Even if I wanted to be.

 

My junior year of high school, I took a class during the interim week between our fall and spring semesters. It was called "portrayals of women in contemporary film", and was centered around the way women are shown in cinema. As an accumulation of the three day class, we watched and discussed "500 days of summer". For those who are unfamiliar, this movie follows Joseph Gordon Levitt and Zooey Deschanel as they fall in and out of love. Specifically, we see Deschanel's Summer through the rose-colored lens of JGL's Tom. She is his manic pixie dream girl.


What is a manic pixie dream girl you ask? To me (and this is my blog that nobody really reads so my opinion matters the very very most), it is the ideal woman through the eyes of the male gaze. She is beautiful and slightly mysterious, just troubled enough to need saving but not enough to detract from the male protagonist's spotlight. Her hair is long and wavy and ethereal when backlit in warm artificial sunlight.


When we were discussing this archetype, sitting in the mostly-white room (as I did attend an all-girls catholic school), I realized that I did not identify with the manic pixie dream girl at all. In fact, I couldn't think of a single Black woman on screen who portrayed this role either. When I brought this up, the next day we were told as a class that, while women of color do face different experiences in their portrayals on film, we were going to focus on all women as opposed to just some. Coming from two of my favorite teachers, I figured I was just out of place and sought to contribute within the boundaries set.

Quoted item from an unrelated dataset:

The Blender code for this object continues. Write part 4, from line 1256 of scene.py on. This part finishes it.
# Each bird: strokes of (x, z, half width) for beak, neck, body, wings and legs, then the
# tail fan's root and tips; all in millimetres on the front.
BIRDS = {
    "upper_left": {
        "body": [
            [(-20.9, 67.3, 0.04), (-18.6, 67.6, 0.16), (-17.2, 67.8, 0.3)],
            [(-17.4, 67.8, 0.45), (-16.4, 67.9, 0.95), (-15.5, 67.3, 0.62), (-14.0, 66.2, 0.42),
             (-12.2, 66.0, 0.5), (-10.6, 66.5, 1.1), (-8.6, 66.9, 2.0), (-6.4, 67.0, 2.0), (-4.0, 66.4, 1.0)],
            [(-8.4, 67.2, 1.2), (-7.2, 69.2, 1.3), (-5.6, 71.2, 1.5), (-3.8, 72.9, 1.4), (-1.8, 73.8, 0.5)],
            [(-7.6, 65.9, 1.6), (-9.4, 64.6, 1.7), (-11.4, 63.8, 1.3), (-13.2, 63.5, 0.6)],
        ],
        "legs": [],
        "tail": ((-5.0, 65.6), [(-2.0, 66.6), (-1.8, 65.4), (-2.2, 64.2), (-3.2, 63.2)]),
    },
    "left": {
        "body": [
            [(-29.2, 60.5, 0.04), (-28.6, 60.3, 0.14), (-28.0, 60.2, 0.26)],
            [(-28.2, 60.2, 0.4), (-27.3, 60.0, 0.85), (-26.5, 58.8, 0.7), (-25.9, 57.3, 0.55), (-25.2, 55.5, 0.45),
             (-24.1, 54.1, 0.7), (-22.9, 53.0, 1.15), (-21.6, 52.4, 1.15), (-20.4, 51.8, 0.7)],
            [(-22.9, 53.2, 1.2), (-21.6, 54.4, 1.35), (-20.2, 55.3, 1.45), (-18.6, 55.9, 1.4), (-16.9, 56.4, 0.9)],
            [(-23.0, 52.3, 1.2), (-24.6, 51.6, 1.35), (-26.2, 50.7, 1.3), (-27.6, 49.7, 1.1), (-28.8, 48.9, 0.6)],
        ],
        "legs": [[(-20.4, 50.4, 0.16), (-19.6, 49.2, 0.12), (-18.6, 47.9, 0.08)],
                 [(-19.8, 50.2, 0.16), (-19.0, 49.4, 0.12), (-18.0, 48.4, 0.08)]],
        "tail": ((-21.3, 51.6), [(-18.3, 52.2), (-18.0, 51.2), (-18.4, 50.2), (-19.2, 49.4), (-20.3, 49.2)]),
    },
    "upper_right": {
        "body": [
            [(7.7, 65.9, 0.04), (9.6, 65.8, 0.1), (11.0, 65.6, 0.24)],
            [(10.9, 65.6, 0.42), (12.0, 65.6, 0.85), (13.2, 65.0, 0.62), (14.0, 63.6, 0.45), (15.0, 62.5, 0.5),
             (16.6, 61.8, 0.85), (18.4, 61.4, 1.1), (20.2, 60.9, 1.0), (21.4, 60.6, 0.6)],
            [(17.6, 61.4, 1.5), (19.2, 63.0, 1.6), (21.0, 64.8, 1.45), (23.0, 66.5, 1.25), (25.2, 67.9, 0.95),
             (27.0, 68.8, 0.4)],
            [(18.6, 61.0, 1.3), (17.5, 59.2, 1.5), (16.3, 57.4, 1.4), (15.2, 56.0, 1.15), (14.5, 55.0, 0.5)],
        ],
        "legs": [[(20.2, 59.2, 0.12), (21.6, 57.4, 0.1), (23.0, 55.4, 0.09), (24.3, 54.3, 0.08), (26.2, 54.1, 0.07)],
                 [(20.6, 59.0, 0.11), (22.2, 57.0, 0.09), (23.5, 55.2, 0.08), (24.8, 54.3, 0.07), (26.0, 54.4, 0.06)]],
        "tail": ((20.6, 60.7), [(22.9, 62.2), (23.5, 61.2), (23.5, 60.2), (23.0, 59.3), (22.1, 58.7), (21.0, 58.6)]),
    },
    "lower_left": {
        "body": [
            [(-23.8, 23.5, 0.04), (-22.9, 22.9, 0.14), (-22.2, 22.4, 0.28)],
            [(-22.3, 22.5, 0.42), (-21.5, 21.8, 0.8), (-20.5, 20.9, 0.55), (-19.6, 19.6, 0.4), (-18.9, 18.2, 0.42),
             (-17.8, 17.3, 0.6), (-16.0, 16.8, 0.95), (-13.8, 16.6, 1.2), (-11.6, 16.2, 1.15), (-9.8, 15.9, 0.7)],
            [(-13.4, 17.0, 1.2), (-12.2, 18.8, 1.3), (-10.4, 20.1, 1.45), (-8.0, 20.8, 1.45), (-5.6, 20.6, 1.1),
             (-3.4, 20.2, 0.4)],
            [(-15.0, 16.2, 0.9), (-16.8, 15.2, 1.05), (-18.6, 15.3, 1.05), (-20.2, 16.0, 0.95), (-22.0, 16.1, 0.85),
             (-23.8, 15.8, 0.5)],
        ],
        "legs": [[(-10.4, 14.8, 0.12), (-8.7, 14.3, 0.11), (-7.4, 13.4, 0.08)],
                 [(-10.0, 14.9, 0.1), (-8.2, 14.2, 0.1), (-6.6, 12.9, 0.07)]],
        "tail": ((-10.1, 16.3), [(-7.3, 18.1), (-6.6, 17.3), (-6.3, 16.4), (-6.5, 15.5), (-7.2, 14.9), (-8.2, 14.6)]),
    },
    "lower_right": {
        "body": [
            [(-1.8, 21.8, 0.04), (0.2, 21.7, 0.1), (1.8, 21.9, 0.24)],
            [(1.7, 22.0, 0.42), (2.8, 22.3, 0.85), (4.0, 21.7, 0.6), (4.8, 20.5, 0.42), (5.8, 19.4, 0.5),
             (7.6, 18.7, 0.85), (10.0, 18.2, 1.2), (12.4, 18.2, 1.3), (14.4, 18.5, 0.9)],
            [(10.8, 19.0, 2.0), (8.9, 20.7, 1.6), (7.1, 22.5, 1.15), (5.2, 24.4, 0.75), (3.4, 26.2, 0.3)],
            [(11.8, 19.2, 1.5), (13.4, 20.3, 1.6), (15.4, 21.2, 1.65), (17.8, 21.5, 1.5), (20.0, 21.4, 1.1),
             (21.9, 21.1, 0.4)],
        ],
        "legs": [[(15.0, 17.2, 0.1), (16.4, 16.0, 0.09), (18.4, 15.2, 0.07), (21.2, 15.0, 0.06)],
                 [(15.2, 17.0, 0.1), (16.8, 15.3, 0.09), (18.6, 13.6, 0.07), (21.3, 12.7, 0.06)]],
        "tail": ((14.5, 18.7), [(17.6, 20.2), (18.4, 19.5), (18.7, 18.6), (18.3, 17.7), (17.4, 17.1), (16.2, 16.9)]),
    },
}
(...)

A year later, I am still wondering. How can we say we're discussing all women if the experiences of Black women, of which there are millions, are deemed non-existent? Furthermore, what does it mean that I feel no connection whatsoever to this very common archetype?

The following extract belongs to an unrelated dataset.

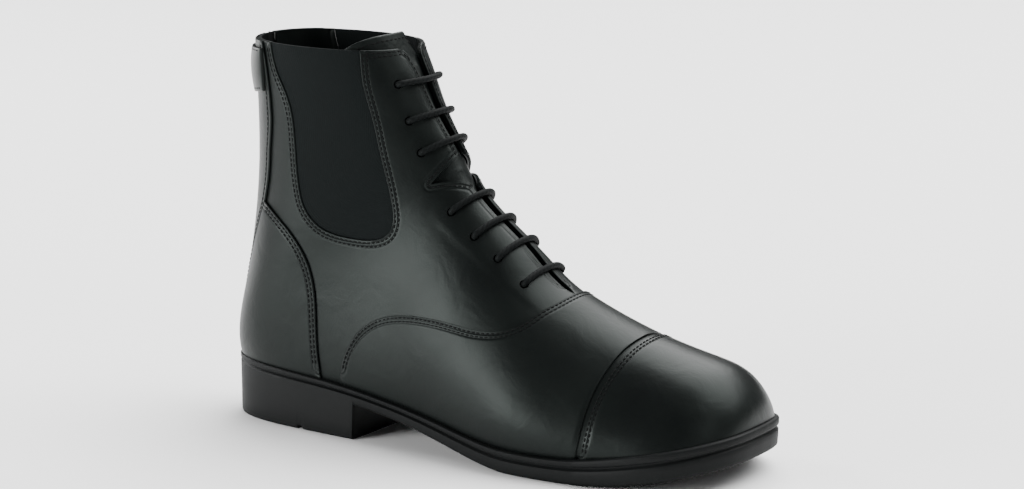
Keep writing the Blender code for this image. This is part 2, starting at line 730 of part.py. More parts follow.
def make_lace_bar(number, station):
    """A round cord over the facings whose ends turn down over the eyelets."""
    radius = LACE_DIAMETER / 2
    end_height, run_height = 3 * GAP, radius + 1.5 * GAP
    reach = front_angle(np.array([station]), EYELET_REACH)[0]
    turn = front_angle(np.array([station]), radius + GAP)[0]
    bends = np.radians((0, 30, 60, 90))
    run = np.linspace(reach - turn, 0, 5)[1:]
    angles = [*(reach - turn * (1 - np.cos(bends))), *run]
    heights = [*(end_height + (run_height - end_height) * np.sin(bends)),
               *([run_height] * len(run))]
    angles = np.array([-a for a in angles] + angles[-2::-1])
    heights = np.array(heights + heights[-2::-1])
    dip = 0.12 * np.cos(pi / 2 * angles / reach)
    path = skin(station - dip, angles, heights)
    return tube("lace_bar_%d" % number, path, radius, 6, ((0.008, 0.008, 0.009), 0.7))


def tube(name, path, radius, sides, finish):
    """A round bar along a path, with flat ends."""
    way = np.gradient(path, axis=0)
    way /= np.linalg.norm(way, axis=1, keepdims=True)
    fixed = np.array((0.6, 0.0, -0.8))
    turns = 2 * pi * (np.arange(sides) + 0.5) / sides
    rings = []
    for centre, axis in zip(path, way):
        across = np.cross(axis, fixed)
        across /= np.linalg.norm(across)
        other = np.cross(axis, across)
        ring = np.cos(turns)[:, None] * across + np.sin(turns)[:, None] * other
        rings.append(centre + radius * ring)
    points = np.concatenate(rings)
    faces = []
    for i in range(len(path) - 1):
        a, b = i * sides, (i + 1) * sides
        faces += [(a + k, a + (k + 1) % sides, b + (k + 1) % sides, b + k) for k in range(sides)]
    last_ring = (len(path) - 1) * sides
    faces += [tuple(range(sides)), tuple(range(last_ring, last_ring + sides))]
    return add_object(name, welded_mesh(name, points.tolist(), faces), finish)


# The sole and the insole: plates whose outline is the line where the upper meets them

def plan_outline(offset):
    """The two sides of the upper's foot line, heel to toe, as x and y."""
    toe_half = INSTEP_ROW * np.linspace(0, 1, 70)[:-1] ** 2
    heel_half = HEEL_SEAT - (HEEL_SEAT - INSTEP_ROW) * np.linspace(1, 0, 40) ** 2
    rows = fitted(np.concatenate([toe_half, heel_half]), offset, 0.0)
    sides = []
    for side in (-1, 1):
        angles = feather_angle(rows, side, offset, 0.0)
        angles[-1] = pi
        sides.append(skin(rows, side * angles, offset)[::-1, :2])
    return sides


def ring_of(offset, stations):
    """A closed ring of plan points at the stations' shares of the length, and normals.

    It runs along the lateral side from heel to toe and back along the medial side.
    """
    lateral, medial = plan_outline(offset)
    low, high = lateral[:, 0].min(), lateral[:, 0].max()
    x = low + (high - low) * np.asarray(stations)
    sides = []
    for line in (lateral, medial):
        order = np.argsort(line[:, 0])
        y = np.interp(x, line[order, 0], line[order, 1])
        sides.append(np.stack([x, y], -1))
    for end in (0, -1):
        middle = (sides[0][end] + sides[1][end]) / 2
        sides[0][end] = sides[1][end] = middle
    ring = np.concatenate([sides[0], sides[1][-2:0:-1]])
    way = np.roll(ring, -1, 0) - np.roll(ring, 1, 0)
    normal = np.stack([way[:, 1], -way[:, 0]], -1)
    return ring, normal / np.linalg.norm(normal, axis=1, keepdims=True)


def plate_mesh(name, levels, finish):
    """A closed solid from rings of points, top to bottom, closed by strips across."""
    count = len(levels[0])
    points = np.concatenate(levels).tolist()
    faces = []
    for k in range(len(levels) - 1):
        a, b = k * count, (k + 1) * count
        faces += [(a + i, a + (i + 1) % count, b + (i + 1) % count, b + i) for i in range(count)]
    half = count // 2
    for base in (0, (len(levels) - 1) * count):
        for i in range(half):
            mate, next_mate = (count - i) % count, count - i - 1
            strip = [base + i, base + i + 1, base + next_mate, base + mate]
            faces.append(tuple(dict.fromkeys(strip)))
    return add_object(name, welded_mesh(name, points, faces), finish)


def tread_grooves(length):
    """Shares of the length at which each cross groove's slopes begin and end."""
    heel = [0.058 + 0.058 * k for k in range(3)]
    fore = [0.610 + 0.058 * k for k in range(5)]
    width, slope = TREAD_WIDTH / length, TREAD_SLOPE / length
    return [(a, a + slope, a + width - slope, a + width) for a in heel + fore]


def make_outsole():
    """One moulded rubber unit: plate with a false welt, heel block and cross grooves."""
    lateral, _ = plan_outline(0.0)
    low, high = lateral[:, 0].min(), lateral[:, 0].max()
    length = high - low
    grooves = tread_grooves(length)
    breast = ((HEEL_LENGTH - low) / length, (HEEL_LENGTH + BREAST_SLANT - low) / length)
    ends = (0, 0.004, 0.014, 0.034)
    plain = (0.37, 0.44, 0.51, 0.57, 0.905, 0.94)
    slopes = [edge for groove in grooves for edge in groove]
    shares = np.array(sorted([*ends, *(1 - e for e in ends), *plain, *slopes, *breast]))
    ring, normal = ring_of(0.0, shares)
    along = np.concatenate([shares, shares[-2:0:-1]])
    x = ring[:, 0]
    ledge = SOLE_LEDGE * np.clip(0.5 + 0.5 * (x - low) / HEEL_LENGTH, 0.5, 1)
    top, plate_under = sole_top(x), sole_under(x)
    near = 0.1 * TREAD_SLOPE / length
    floor = np.where(along < breast[1] - near, 0.0, plate_under)
    for _, deep_start, deep_end, _ in grooves:
        deep = (along > deep_start - near) & (along < deep_end + near)
        floor = np.where(deep, floor + TREAD_DEPTH, floor)
    levels = []
    for drop, inset in SOLE_SIDE:
        levels.append(level(ring, normal, ledge * (1 - inset), top - drop * (top - plate_under)))
    levels.append(level(ring, normal, ledge * (1 - SOLE_FOOT_INSET), floor + TREAD_EDGE_RISE))
    levels.append(level(ring, normal, ledge * (1 - TREAD_EDGE_INSET), floor))
    return plate_mesh("outsole", levels, ((0.010, 0.010, 0.010), 0.6))


def level(ring, normal, out, z):
    """A ring moved out by a distance at each point, at its own heights."""
    plan = ring + normal * np.asarray(out)[:, None]
    return np.column_stack([plan, z])


def make_insole():
    shares = (0, 0.004, 0.016, 0.04, 0.08, 0.14, 0.22, 0.32, 0.42, 0.52, 0.62, 0.72, 0.80, 0.87,
              0.92, 0.96, 0.984, 0.996, 1)
    ring, normal = ring_of(-WALL - INSOLE_PLAY, shares)
    low = sole_top(ring[:, 0]) + GAP
    flush = np.zeros(len(ring))
    levels = [level(ring, normal, flush, low + INSOLE_THICKNESS), level(ring, normal, flush, low)]
    return plate_mesh("insole", levels, ((0.030, 0.030, 0.031), 0.9))


make_outsole()
make_insole()
make_upper()
make_vamp()
make_toe_cap()
make_counters(counter_pattern())
make_heel_patch()
make_back_strips()
make_zip()
make_flap()
make_gores()
make_tongue()
for number, station in enumerate(LACE_STATIONS, 1):
    make_lace_bar(number, station)
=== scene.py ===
# Lace-up paddock boot, the right one of a pair: black leather, elastic side gores, back zip.
# Metres, toe along +X, medial side along +Y, floor at z = 0, origin under the heel's middle.
import math

import bmesh
import bpy
import numpy as np
from mathutils import Matrix


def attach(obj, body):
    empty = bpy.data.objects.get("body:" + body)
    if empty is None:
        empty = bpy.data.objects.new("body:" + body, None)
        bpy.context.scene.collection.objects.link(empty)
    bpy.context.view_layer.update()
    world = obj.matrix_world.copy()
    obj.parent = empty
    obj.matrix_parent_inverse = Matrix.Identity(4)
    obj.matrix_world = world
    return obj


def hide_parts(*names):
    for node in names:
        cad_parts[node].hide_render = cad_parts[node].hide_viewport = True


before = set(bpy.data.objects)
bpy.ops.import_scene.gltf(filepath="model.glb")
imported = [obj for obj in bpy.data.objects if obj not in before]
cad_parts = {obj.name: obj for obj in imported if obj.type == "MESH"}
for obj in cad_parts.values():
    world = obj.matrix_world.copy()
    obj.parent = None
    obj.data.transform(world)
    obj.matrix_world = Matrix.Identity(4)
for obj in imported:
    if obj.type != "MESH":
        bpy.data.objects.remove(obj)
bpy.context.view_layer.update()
mm = 0.001
pi = math.pi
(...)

The most salient aspect of the manic pixie dream girl type is the idea that she is someone worthy of being saved, thus, protecting. Black women in film and in life are rarely treated with that level of care and fragility. Our softness is not valued- instead, it is taken advantage of until we are forced to conceal it. While our trauma is also placed in the background, there is no climactic savior sequence for us. Instead, we are made to push our hurt and pain deep inside to fight for everyone else whose identities intersect with our own- Black men, white women, so on and so forth.


I'm not a manic pixie dream girl. Sometimes I'd like to be. The idea that someone sees me as not a tool or show of strength, but someone deserving of care, and protection, like everyone else. Black women are the world's security blanket, but where is ours?